Его неожиданно попытался усовестить один из тех мордоворотов, что приехали в коммуну вечером вместе с Левицким.
– - Как так хамски можно... с женщинами?
На Керна, доведённого уже до ручки, было в этот миг страшно смотреть!
– - А с детьми можно -- по-хамски?! Вы своего жирного охранять сюда притащились, а пацаны за вас, уродов, с бандитами по дорогам драться должны?! Без патронов?! Эй, Мухтаров! Ещё один вопль с их стороны -- и я вам приказываю принять самые решительные меры! Поставьте-ка этого Левицкого со всеми его жлобами к стенке и шлёпните. Доставьте мне удовольствие. А то я в этих газовых камерах ни черта не понимаю, пулю им всем в лоб, труп в овраг -- и ну их к растакой-то матери!
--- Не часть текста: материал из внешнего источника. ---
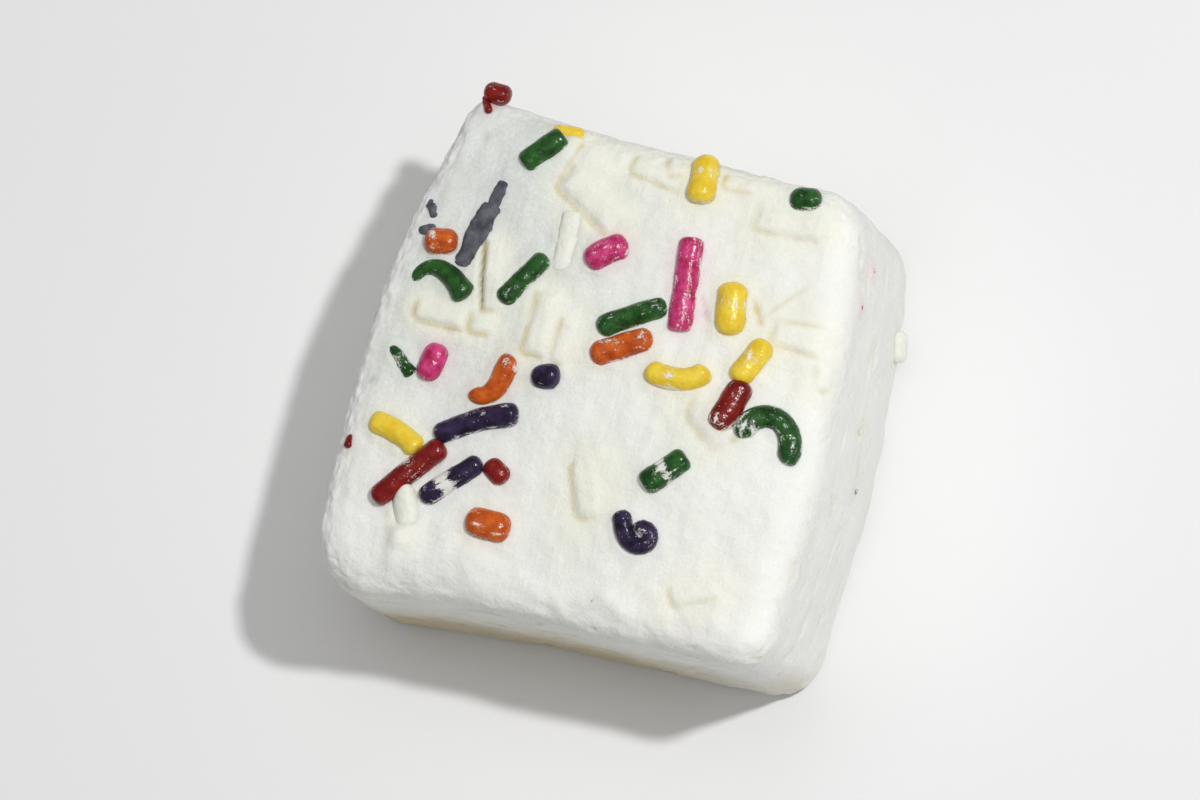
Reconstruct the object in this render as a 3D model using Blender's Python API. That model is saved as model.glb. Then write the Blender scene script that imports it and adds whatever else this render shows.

– - Натуральный палач, -- решили женщины хором, но еду готовить всё-таки пошли.
В бараках опасно шумело и митинговало: чуя слабину власти, радостно пробуждалась народная стихия. Вопли Бенедиктова, разносившиеся над коммуной в ночной тишине, подливали в огонь бунта ложечки горючего касторового масла. Из барака номер одиннадцать полезли вдруг озверелые бородачи, призывая вслед за истопником к крестовому походу на "коммунистов". В руках духовенства мелькали кастеты и заточки. Мухтаров и второй стрелок дозора тотчас открыли по номеру одиннадцать частый огонь гелевыми пулями, загоняя на место взбеленившееся "духовенство" коммуны. В остальных же бараках, где оконные проёмы заделаны были фанерой в целях экономии, решили как-то сами по себе, что это охрана расстреливает кого-то по приказу Керна. Момент был критическим: возмущение масс достигло пика, и теперь было неясно, что пересилит в людских душах -- страх перед оружием или жажда мести. Страх победил. Женщины разносили по баракам торопливо сваренный ужин, приправляя нехитрую еду рассказами о сотнях расстрелянных. Образ Керна -- "палач, настоящий большевик" -- обрастал всё новыми леденящими кровь подробностями.